Vibrio scophthalmi

Scientific classification
- Domain: Bacteria
- Kingdom: Pseudomonadati
- Phylum: Pseudomonadota
- Class: Gammaproteobacteria
- Order: Vibrionales
- Family: Vibrionaceae
- Genus: Vibrio
- Species: V. scophthalmi
- Binomial name: Vibrio scophthalmi Cerda-Cuellar et al., 1997

= Vibrio scophthalmi =

- Genus: Vibrio
- Species: scophthalmi
- Authority: Cerda-Cuellar et al., 1997

Species of bacterium

Vibrio scopthalmi is a species of gram-negative bacteria from the genus Vibrio. The species was first isolated from the intestinal tract of farmed turbot in Northern Spain. V. scopthalmi is an emerging aquaculture pathogen, especially among many popular aquaculture species in Asia.

Vibrio scopthalmi is part of the gastrointestinal flora of many species and the bacterium can act as an opportunistic pathogen. V. scopthalmi has been linked to disease outbreaks in several species, such as turbot, olive flounder (Paralichthys olivaceus), Japanese eel (Anguilla japonica), and black rockfish (Sebastes schlegeli).

== Phenotypic characteristics ==
Vibrio scopthalmi are halophilic, gram-negative rods.
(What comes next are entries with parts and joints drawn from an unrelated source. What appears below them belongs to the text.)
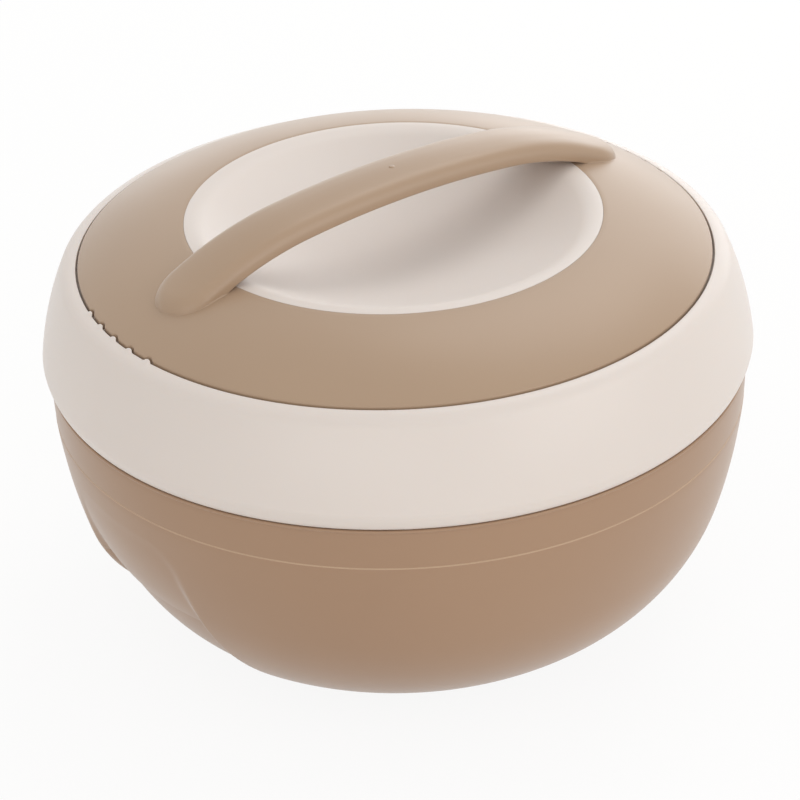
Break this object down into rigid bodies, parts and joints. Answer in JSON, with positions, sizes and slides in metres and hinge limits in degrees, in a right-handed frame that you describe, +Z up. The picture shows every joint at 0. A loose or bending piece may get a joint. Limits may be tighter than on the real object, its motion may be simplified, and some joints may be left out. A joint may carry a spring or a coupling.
{
  "type": "insulated food bowl",
  "caption": "Round double-walled food bowl with a steel liner, a twist-lock lift-off lid and an arched strap handle moulded on a domed ring.",
  "frame": {"origin": "centre of the foot ring's resting face", "axes": "+Z up, along the bowl's axis; +X along the carrying handle; the bowl's two finger scoops lie at +X and -X"},
  "size_m": [0.2596, 0.2596, 0.1763],
  "materials": {
    "body_brown": "satin moulded polypropylene, greyish brown",
    "lid_cream": "satin moulded polypropylene, cream",
    "handle_tan": "satin moulded polypropylene, tan",
    "inner_cream": "smooth moulded polypropylene, pale cream",
    "liner_steel": "stainless steel, spun and satin brushed",
    "seal_silicone": "translucent silicone",
    "foam": "rigid polyurethane foam",
    "screw_steel": "zinc plated"
  },
  "bodies": {
    "bowl": {"outer_shell": "body_brown", "base_cap": "body_brown", "cap_screws": "screw_steel", "fill_plug": "inner_cream", "body_insulation": "foam", "inner_liner": "liner_steel", "rim_collar": "inner_cream"},
    "seal": {"seal_ring": "seal_silicone"},
    "lid": {"lid_shell": "lid_cream", "handle_ring": "handle_tan", "handle_screws": "screw_steel", "lid_insulation": "foam", "lid_liner": "inner_cream"}
  },
  "joints": [
    {"name": "lid_lift", "type": "slide", "parent": "bowl", "child": "seal", "axis": [0, 0, 1], "range_m": [0, 0.12]},
    {"name": "lid_turn", "type": "hinge", "parent": "seal", "child": "lid", "pos_m": [0, 0, 0.1175], "axis": [0, 0, -1], "range_deg": [0, 26]}
  ]
}
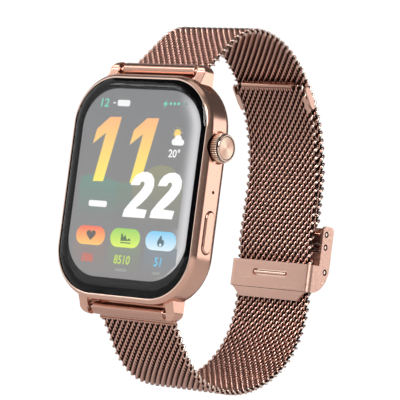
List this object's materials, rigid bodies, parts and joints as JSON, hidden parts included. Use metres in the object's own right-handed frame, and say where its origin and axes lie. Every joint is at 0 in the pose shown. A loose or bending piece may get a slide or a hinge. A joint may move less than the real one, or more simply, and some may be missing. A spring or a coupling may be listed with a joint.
{
  "type": "smartwatch",
  "caption": "Rectangular rounded smartwatch with a curved cover glass, a knurled crown, a side button and a closed woven-wire strap with a fold-over hook clasp.",
  "frame": {"origin": "centre of the flat sensor window on the back of the case, where the watch rests on a wrist", "axes": "+X towards the crown (3 o'clock), +Z towards 12 o'clock, +Y out of the back towards the clasp, so the screen faces -Y"},
  "size_m": [0.0427, 0.0639, 0.0849],
  "materials": {
    "case_metal": "satin rose-gold plating, bright at the screen's rim",
    "black_glass": "polished, dark printed border",
    "seal_rubber": "matt black",
    "screen": "lit, grey with coloured figures",
    "plain_steel": "plain",
    "circuit_board": "green resin",
    "cell_foil": "foil wrap",
    "black_plastic": "moulded black",
    "back_plastic": "fine matt, dark",
    "contact_gold": "gold flash",
    "mesh_wire": "woven rose-gold wire, dark between the rows",
    "clasp_metal": "finely brushed rose gold"
  },
  "bodies": {
    "case": {"case_frame": "case_metal", "cover_glass": "black_glass", "glass_gasket": "seal_rubber", "display_panel": "screen", "mid_frame": "plain_steel", "main_board": "circuit_board", "processor_shield": "plain_steel", "battery": "cell_foil", "vibration_motor": "plain_steel", "speaker": "black_plastic", "microphone": "contact_gold", "crown_tube": "plain_steel", "crown_encoder": "black_plastic", "button_switches": "black_plastic", "back_cover": "back_plastic", "back_gasket": "seal_rubber", "back_screws": "plain_steel", "sensor_window": "black_glass", "sensor_board": "circuit_board", "charging_pins": "contact_gold", "charging_magnets": "plain_steel", "spring_bar_barrels": "plain_steel", "spring_bar_tips": "plain_steel", "spring_bar_springs": "plain_steel"},
    "crown_plunger": {"crown_stem": "plain_steel"},
    "crown": {"crown_knob": "case_metal", "crown_cap": "case_metal", "encoder_wheel": "black_plastic"},
    "side_button": {"side_button": "case_metal", "button_posts": "plain_steel"},
    "upper_strap": {"upper_end_tube": "clasp_metal", "upper_mesh": "mesh_wire", "strap_hook": "clasp_metal"},
    "lower_strap": {"lower_end_tube": "clasp_metal", "lower_mesh": "mesh_wire", "tail_bar": "clasp_metal", "tail_keepers": "clasp_metal", "clasp_body": "clasp_metal", "grip_bar": "plain_steel", "hook_bar": "plain_steel", "lock_pin": "plain_steel", "lid_pin": "plain_steel"},
    "clasp_lid": {"clasp_lid": "clasp_metal", "lid_claws": "plain_steel"},
    "lock_plate": {"lock_plate": "clasp_metal"}
  },
  "joints": [
    {"name": "crown_press", "type": "slide", "parent": "case", "child": "crown_plunger", "axis": [-1, 0, 0], "range_m": [0, 0.0004], "stiffness_N_per_m": 800, "springref_m": -0.001},
    {"name": "crown_turn", "type": "hinge", "parent": "crown_plunger", "child": "crown", "pos_m": [0.0205, -0.0059, 0.0104], "axis": [1, 0, 0], "continuous": true},
    {"name": "button_press", "type": "slide", "parent": "case", "child": "side_button", "axis": [-1, 0, 0], "range_m": [0, 0.0003], "stiffness_N_per_m": 1000, "springref_m": -0.001},
    {"name": "upper_strap_swing", "type": "hinge", "parent": "case", "child": "upper_strap", "pos_m": [0, -0.0046, 0.0275], "axis": [1, 0, 0], "range_deg": [0, 60]},
    {"name": "lower_strap_swing", "type": "hinge", "parent": "case", "child": "lower_strap", "pos_m": [0, -0.0046, -0.0275], "axis": [1, 0, 0], "range_deg": [-24, 0]},
    {"name": "lid_swing", "type": "hinge", "parent": "lower_strap", "child": "clasp_lid", "pos_m": [0, 0.0514, -0.0116], "axis": [1, 0, 0], "range_deg": [-100, 0]},
    {"name": "lock_swing", "type": "hinge", "parent": "lower_strap", "child": "lock_plate", "pos_m": [0, 0.0505, -0.00564], "axis": [1, 0, 0], "range_deg": [0, 6]}
  ],
  "couplings": [
    {"joint": "lower_strap_swing", "follows": "upper_strap_swing", "ratio": -0.4}
  ]
}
The species shares many characteristics with other members of the genus including glucose fermentation, oxidase and catalase production, and sensitivity to the antivibrio agent O/129.

V. scopthalmi produces two autoinducers (AIs) and possesses a quorum sensing (QS) system that are similar to other Vibrio.

=== Growth characteristics ===
Vibrio scopthalmi has an optimal growth temperature between 25-30 °C. This halophilic species requires NaCl for growth and prefers a concentration between 1-6%. The species grows readily on laboratory media including TCBS agar. Colonies are either yellow or green on TCBS agar.